Making a pattern for the locker lid, on which the new hatches rest.  See also that part of the lower washboard has been cut and glued in, in order to provide a sill.

Adding the framework on which the hatch boards will land.

Gluing in the additional framing

The completed 'washboards'/hatch  
There now, that was nice and fast, wasn't it?  The extra locker provided by the new bridgedeck is a perfect place for a bilge pump (which, until then, I'd never found a home for) and I can also keep some collapsible water containers there, ready to take ashore.

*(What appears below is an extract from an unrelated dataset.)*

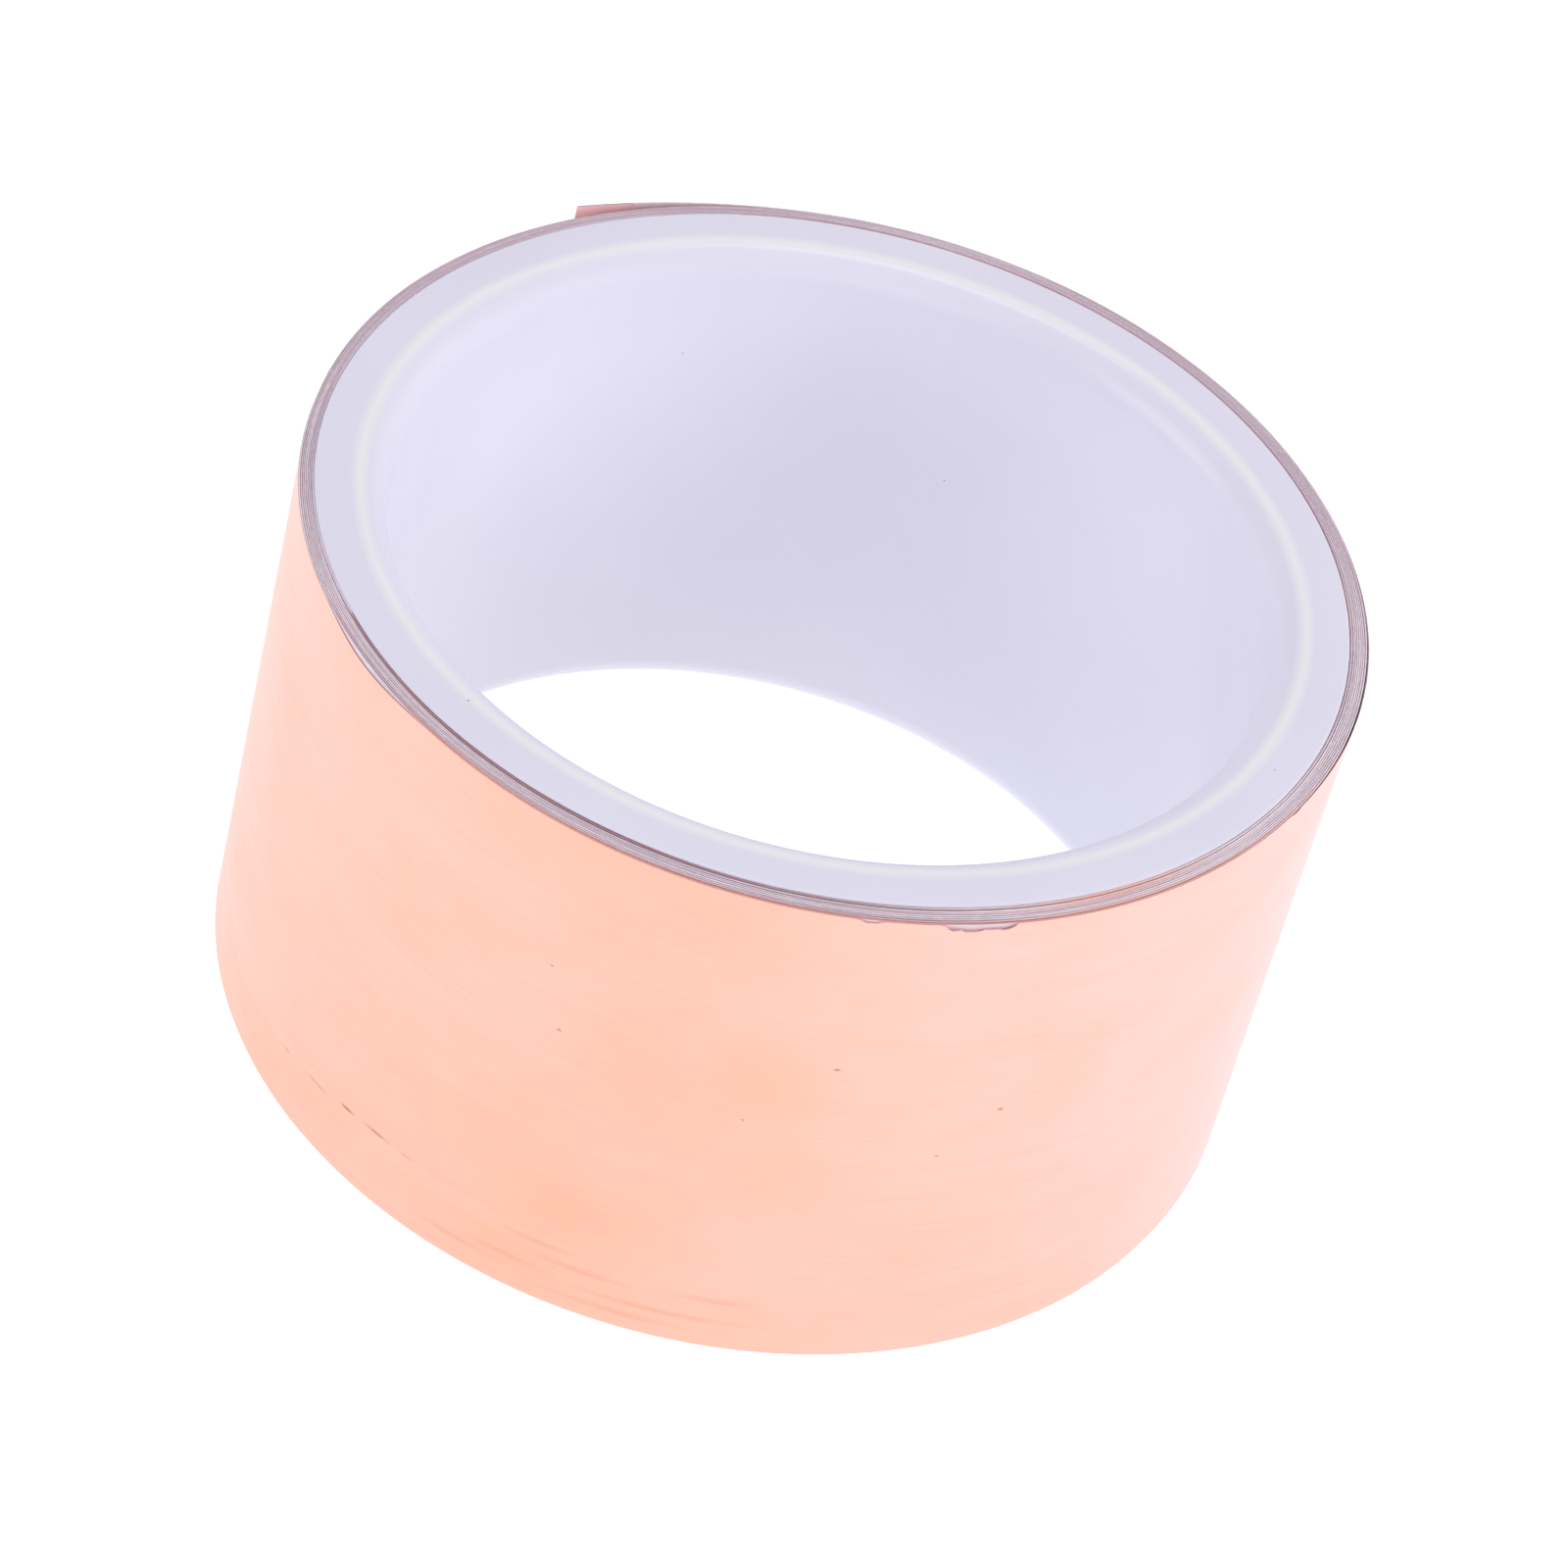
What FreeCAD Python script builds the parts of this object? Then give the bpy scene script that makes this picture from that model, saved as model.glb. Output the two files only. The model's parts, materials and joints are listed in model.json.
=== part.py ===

I'm sure that you are awe-struck at my standard of woodwork, but I have to confess that most of the teak was fitted by a real boatbuilder.  I know my limitations and I know when to pay money to people who can do things much better than I!

As well as this job, I painted the hull with two part polyurethane and also repainted the decks and cockpit.  My little ship looks a lot smarter than she did.

I was very pleased with her when we came to re-launch :

and the care that Carl and his merry men took to keep my new paint in pristine condition made me feel that other people appreciated how much work I'd put in, too:

Another thing I'd invested in was a really nice self-adhesive name.  Being a thrifty soul, I attached it to some black acrylic and screwed that to the stern, so that I can take it off next time I paint the boat.

Back in the water,it was time to get on with the cockpit paint and finish the job, all of which - as ever - took longer than anticipated.  To add insult to injury, the only rain that fell in January, came on the day I put on the final coat of paint.  Still, it looks fine from a few feet away!

A few weeks later, Mark and Phil on Icebreaker took a photo of us sailing near Waiheke Island, and I could see what the new paint job looked like.  I was pleased with it.